_Task to carry out:_
Provide again, from the entries below, every line from the one containing "Continue the Blender" through the one containing "mottle, bump=0.35, depth=0.00006)", exactly as written, and no other line.
** start of Task input **
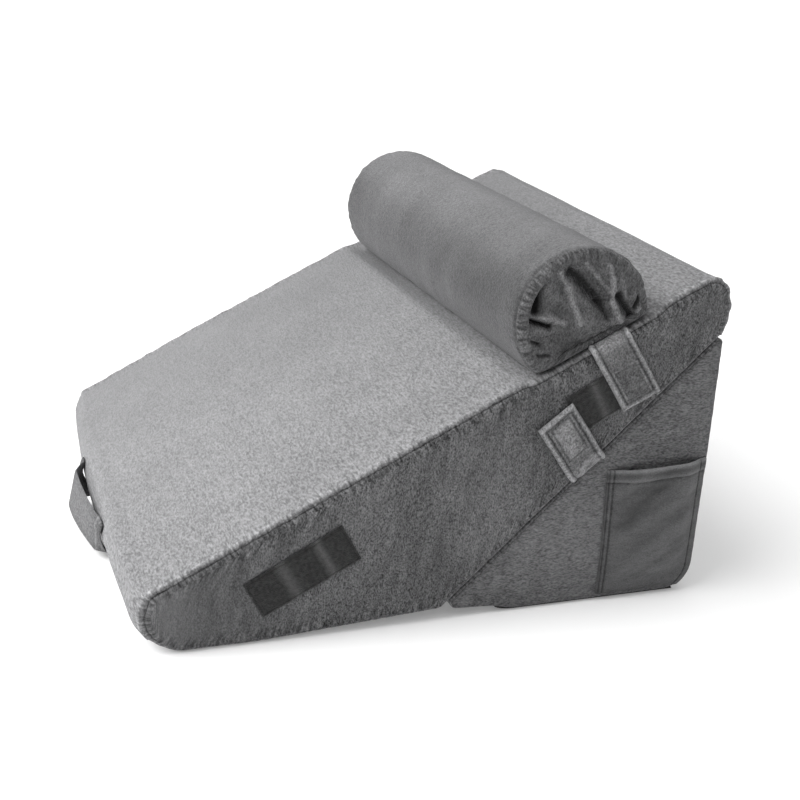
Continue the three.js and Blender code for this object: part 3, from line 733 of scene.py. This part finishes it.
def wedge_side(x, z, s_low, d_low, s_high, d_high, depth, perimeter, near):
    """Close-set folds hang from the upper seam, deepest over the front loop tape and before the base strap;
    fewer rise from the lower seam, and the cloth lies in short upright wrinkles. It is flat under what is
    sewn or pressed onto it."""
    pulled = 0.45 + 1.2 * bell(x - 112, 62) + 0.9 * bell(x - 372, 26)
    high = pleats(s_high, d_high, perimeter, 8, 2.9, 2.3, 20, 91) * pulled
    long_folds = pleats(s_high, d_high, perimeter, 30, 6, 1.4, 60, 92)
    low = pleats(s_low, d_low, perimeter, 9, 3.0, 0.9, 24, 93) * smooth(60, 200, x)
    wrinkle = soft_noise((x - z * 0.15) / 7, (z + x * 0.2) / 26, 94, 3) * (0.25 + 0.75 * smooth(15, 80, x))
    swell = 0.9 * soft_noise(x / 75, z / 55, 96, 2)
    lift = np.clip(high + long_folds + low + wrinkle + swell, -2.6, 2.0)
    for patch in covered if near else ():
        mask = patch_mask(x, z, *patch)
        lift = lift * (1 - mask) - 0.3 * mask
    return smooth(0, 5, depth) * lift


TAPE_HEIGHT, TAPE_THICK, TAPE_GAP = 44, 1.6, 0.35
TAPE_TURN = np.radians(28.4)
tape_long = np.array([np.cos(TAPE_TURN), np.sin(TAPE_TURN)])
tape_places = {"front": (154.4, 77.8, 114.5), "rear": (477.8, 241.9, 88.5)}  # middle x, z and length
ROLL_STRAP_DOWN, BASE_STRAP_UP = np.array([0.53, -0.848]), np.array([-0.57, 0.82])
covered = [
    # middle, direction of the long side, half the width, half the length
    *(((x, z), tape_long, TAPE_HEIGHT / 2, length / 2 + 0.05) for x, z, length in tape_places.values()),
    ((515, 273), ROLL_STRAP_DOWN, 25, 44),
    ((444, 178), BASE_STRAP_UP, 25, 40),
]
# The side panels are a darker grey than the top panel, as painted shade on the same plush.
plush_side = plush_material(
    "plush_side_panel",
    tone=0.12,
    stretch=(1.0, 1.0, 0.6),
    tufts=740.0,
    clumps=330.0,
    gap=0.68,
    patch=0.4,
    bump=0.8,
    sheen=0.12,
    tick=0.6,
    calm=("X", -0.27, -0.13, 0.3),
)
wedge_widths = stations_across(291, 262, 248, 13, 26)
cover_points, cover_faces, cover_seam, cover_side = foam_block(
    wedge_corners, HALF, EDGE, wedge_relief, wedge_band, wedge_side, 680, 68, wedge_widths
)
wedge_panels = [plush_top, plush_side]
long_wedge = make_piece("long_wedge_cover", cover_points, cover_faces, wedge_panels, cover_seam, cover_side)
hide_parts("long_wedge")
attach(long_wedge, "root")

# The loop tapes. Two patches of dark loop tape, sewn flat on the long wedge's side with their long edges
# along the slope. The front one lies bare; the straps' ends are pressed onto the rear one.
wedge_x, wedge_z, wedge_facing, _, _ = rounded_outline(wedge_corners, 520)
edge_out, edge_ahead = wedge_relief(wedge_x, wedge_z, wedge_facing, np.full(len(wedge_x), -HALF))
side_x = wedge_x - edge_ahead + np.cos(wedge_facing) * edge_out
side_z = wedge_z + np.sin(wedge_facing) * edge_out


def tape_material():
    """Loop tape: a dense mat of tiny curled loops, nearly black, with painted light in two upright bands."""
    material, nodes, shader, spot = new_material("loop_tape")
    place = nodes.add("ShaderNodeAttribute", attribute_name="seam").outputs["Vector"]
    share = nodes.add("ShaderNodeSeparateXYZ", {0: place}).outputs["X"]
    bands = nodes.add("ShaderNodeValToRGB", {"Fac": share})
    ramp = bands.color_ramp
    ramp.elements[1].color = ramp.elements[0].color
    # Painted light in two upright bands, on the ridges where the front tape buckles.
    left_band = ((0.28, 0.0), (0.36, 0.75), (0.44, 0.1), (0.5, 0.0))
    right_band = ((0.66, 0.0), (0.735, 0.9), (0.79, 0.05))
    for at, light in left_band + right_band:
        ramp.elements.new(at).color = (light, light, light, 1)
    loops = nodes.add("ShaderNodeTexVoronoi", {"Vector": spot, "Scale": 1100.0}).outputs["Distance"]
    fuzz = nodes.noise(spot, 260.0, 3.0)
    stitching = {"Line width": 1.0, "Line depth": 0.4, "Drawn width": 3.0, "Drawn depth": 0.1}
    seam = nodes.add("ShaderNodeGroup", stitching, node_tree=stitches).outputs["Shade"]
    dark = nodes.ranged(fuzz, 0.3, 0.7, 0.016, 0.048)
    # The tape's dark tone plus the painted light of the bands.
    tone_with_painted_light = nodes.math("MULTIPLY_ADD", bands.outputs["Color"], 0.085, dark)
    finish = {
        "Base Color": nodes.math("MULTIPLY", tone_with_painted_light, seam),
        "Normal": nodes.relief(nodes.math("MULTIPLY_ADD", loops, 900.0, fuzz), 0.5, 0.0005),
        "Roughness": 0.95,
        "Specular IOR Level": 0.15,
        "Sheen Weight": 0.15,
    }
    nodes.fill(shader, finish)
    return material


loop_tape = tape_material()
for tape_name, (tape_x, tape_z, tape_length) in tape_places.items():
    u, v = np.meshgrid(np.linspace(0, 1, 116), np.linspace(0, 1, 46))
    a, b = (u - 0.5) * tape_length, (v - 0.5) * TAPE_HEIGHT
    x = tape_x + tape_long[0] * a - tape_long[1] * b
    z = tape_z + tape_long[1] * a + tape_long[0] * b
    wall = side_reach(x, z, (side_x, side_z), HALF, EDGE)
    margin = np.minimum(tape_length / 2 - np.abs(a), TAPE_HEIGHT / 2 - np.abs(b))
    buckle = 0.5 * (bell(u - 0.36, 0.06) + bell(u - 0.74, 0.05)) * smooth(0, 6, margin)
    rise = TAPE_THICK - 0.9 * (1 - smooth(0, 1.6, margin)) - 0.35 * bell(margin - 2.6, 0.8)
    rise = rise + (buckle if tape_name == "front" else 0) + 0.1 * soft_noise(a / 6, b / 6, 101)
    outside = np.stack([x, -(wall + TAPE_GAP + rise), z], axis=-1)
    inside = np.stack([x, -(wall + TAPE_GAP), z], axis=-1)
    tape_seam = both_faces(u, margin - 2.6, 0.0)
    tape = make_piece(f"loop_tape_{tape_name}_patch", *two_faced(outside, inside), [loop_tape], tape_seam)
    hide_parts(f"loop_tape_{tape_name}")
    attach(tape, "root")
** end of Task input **
** start of Task input **
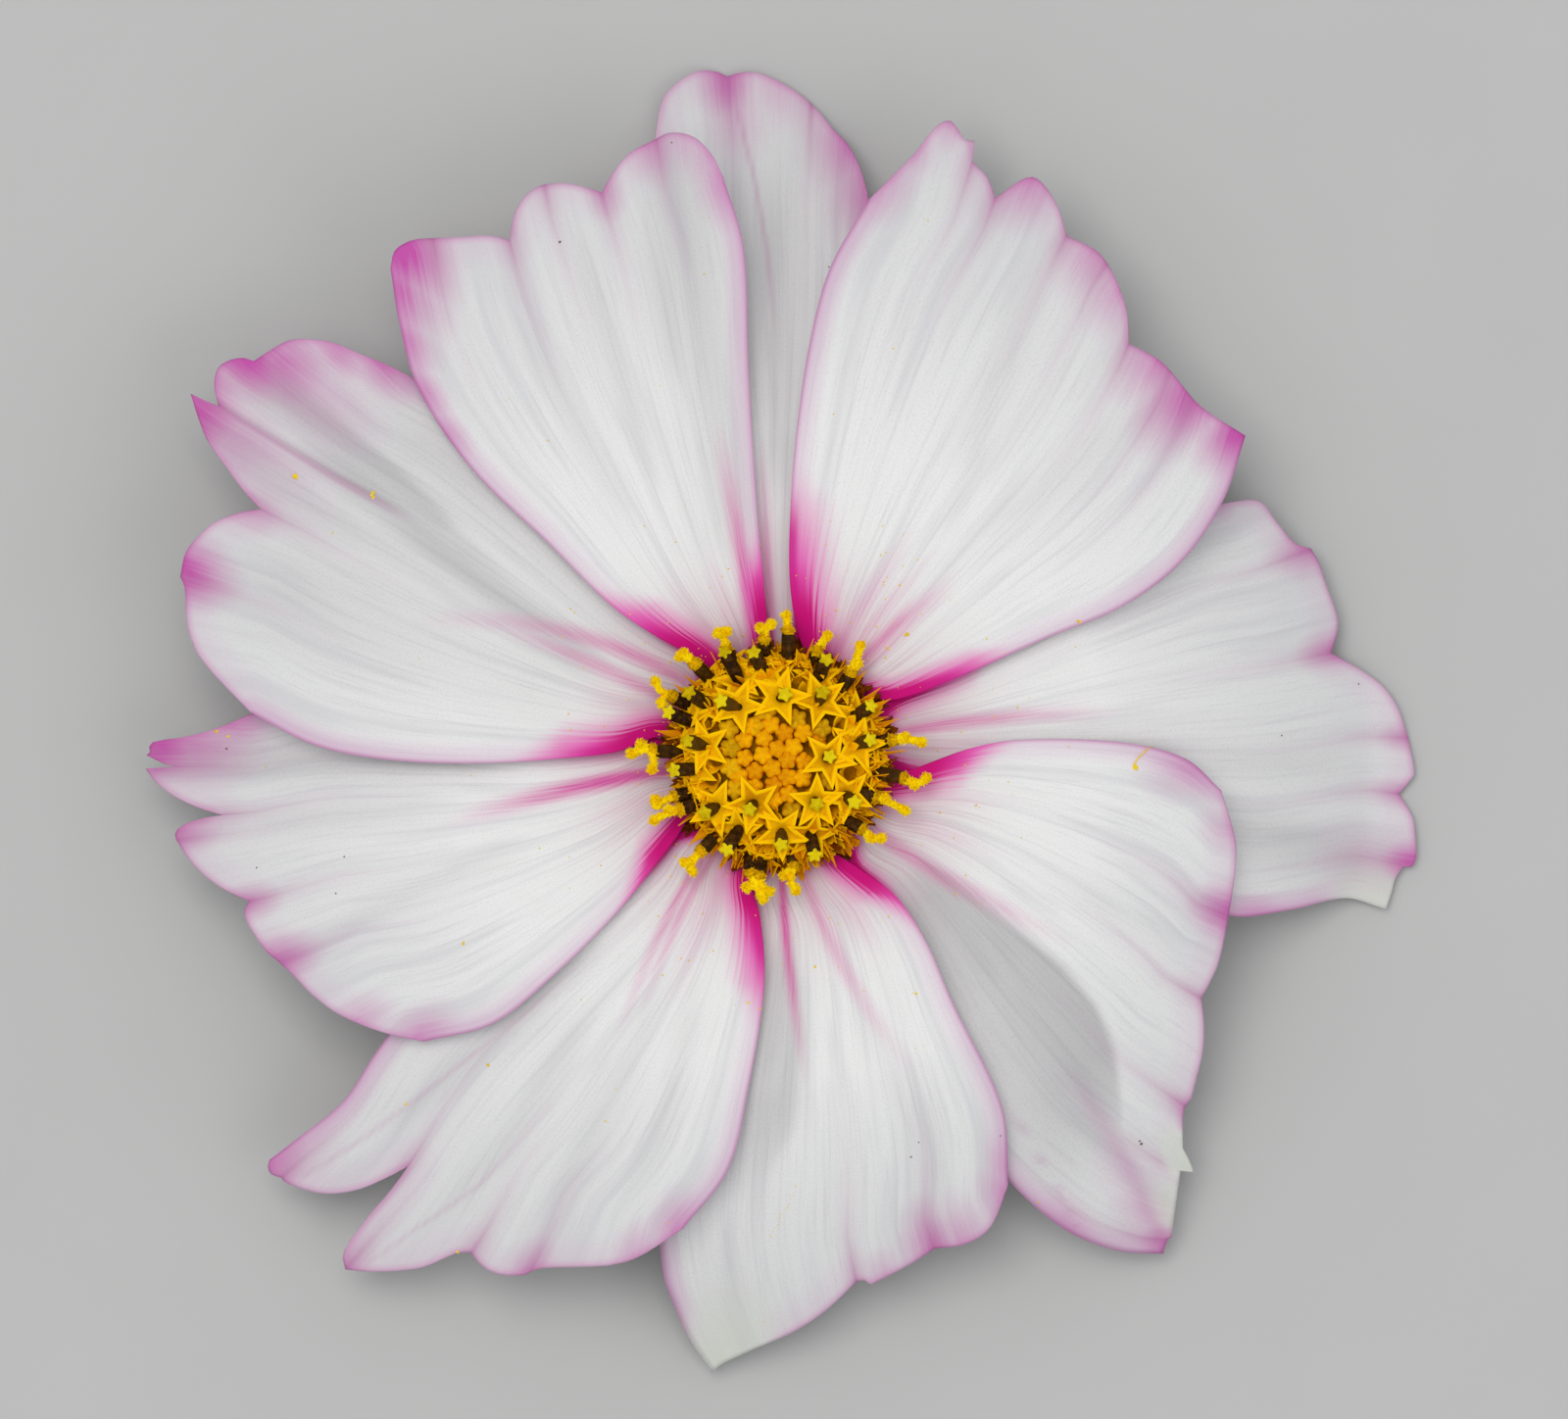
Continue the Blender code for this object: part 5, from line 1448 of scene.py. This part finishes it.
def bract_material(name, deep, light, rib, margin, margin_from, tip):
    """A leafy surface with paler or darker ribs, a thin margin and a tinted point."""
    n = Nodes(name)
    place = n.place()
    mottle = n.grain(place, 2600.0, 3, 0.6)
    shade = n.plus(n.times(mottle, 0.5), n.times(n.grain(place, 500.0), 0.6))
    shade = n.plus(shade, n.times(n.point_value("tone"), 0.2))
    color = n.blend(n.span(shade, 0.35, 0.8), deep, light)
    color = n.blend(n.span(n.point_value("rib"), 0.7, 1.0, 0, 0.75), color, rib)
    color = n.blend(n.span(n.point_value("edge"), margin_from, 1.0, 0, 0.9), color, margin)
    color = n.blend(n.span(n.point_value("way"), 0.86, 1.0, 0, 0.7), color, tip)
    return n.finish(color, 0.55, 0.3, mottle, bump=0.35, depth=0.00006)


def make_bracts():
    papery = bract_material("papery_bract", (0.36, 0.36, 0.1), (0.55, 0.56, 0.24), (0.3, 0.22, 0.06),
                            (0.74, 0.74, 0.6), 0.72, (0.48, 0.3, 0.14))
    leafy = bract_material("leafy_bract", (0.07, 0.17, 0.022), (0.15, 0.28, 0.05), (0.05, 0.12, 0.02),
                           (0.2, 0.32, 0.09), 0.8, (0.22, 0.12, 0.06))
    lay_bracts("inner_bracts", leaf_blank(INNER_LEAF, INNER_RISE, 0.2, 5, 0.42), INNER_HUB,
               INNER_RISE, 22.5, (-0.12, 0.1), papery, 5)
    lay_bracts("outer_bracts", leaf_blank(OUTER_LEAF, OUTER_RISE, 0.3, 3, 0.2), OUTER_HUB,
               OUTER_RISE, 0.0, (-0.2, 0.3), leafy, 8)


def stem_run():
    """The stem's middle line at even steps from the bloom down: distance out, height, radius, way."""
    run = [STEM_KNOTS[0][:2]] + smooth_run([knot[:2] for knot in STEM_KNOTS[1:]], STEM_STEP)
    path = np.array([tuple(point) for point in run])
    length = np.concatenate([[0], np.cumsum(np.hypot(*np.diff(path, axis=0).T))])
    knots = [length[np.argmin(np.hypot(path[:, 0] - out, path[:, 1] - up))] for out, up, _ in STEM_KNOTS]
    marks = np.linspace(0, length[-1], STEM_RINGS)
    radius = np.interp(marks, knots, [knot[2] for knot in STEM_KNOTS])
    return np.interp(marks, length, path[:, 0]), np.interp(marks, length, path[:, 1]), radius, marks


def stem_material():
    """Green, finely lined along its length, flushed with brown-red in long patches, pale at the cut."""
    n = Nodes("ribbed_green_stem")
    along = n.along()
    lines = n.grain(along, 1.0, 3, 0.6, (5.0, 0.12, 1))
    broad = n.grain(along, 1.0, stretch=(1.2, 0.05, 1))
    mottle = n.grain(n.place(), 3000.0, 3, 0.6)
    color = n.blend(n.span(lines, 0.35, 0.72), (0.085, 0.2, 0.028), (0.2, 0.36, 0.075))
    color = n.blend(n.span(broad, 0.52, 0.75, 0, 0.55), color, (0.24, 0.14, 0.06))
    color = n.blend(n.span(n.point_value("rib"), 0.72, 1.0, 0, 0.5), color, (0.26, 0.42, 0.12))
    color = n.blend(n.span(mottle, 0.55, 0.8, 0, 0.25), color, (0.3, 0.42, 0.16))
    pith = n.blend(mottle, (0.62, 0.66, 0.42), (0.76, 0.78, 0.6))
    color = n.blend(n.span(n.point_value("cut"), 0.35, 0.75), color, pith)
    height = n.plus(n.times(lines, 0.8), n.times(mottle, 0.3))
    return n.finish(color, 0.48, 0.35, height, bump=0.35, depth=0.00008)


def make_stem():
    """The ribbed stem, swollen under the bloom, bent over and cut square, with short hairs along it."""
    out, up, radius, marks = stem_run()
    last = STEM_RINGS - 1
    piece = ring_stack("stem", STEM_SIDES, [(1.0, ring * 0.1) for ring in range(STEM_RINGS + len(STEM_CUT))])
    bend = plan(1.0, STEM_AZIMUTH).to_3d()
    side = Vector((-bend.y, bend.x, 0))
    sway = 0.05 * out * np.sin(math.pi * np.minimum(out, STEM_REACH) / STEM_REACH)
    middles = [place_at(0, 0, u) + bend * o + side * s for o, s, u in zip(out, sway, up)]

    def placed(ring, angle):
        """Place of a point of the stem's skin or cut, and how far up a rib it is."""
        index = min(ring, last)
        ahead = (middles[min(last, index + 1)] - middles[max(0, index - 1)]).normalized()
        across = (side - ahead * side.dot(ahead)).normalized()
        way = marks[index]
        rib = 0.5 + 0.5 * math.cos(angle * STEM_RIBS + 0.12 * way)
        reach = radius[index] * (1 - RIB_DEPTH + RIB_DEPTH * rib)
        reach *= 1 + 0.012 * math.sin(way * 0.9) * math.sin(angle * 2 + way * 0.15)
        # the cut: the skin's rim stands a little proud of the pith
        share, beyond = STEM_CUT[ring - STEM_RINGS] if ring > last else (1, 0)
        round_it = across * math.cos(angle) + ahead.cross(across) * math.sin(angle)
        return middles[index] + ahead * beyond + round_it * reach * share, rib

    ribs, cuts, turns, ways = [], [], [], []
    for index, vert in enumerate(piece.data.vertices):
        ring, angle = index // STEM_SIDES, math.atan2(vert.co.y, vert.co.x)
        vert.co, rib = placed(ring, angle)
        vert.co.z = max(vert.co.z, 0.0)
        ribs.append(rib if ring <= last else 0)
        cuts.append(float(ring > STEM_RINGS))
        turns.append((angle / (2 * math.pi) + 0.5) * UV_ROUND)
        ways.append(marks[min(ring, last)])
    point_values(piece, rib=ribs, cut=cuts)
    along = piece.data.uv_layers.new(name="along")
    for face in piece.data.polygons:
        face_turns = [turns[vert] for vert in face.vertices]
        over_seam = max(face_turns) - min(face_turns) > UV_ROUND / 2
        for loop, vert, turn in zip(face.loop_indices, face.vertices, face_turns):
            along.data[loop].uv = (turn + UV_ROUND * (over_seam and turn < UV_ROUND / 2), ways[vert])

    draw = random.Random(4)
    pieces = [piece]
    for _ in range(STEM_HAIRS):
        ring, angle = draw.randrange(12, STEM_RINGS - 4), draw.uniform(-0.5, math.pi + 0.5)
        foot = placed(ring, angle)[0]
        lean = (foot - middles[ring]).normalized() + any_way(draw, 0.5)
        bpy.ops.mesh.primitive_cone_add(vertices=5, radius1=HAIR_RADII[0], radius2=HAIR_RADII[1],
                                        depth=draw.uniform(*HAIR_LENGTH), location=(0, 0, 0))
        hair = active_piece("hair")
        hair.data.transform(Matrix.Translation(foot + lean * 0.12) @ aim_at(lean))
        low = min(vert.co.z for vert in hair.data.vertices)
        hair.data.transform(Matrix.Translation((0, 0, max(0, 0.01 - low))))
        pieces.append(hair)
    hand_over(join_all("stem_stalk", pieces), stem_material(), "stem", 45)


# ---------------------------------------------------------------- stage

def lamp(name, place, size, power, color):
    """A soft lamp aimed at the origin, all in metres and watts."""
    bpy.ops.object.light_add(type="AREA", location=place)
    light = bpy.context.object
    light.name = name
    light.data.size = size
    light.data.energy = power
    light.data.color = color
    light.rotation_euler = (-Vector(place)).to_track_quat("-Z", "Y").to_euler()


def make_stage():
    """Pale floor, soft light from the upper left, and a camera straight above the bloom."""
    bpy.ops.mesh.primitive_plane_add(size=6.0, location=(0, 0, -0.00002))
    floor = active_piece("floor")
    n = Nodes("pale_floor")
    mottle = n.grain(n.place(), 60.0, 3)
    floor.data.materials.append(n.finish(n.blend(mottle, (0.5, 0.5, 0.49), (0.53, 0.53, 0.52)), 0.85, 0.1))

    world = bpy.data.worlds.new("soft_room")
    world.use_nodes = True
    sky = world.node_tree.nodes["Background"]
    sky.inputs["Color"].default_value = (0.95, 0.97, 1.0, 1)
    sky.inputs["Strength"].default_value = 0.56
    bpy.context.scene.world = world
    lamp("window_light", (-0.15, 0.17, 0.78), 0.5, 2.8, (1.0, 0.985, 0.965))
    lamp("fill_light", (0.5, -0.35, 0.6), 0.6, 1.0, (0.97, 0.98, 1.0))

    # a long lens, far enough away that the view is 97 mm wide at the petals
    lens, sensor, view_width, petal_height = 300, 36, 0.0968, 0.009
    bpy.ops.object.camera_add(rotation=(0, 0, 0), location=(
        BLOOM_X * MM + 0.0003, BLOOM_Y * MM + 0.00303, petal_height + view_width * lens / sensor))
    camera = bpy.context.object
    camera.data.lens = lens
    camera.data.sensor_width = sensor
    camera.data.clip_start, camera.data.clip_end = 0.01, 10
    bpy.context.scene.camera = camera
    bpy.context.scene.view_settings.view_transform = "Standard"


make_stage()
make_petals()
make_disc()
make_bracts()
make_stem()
** end of Task input **
_Solution to the problem:_
Continue the Blender code for this object: part 5, from line 1448 of scene.py. This part finishes it.
def bract_material(name, deep, light, rib, margin, margin_from, tip):
    """A leafy surface with paler or darker ribs, a thin margin and a tinted point."""
    n = Nodes(name)
    place = n.place()
    mottle = n.grain(place, 2600.0, 3, 0.6)
    shade = n.plus(n.times(mottle, 0.5), n.times(n.grain(place, 500.0), 0.6))
    shade = n.plus(shade, n.times(n.point_value("tone"), 0.2))
    color = n.blend(n.span(shade, 0.35, 0.8), deep, light)
    color = n.blend(n.span(n.point_value("rib"), 0.7, 1.0, 0, 0.75), color, rib)
    color = n.blend(n.span(n.point_value("edge"), margin_from, 1.0, 0, 0.9), color, margin)
    color = n.blend(n.span(n.point_value("way"), 0.86, 1.0, 0, 0.7), color, tip)
    return n.finish(color, 0.55, 0.3, mottle, bump=0.35, depth=0.00006)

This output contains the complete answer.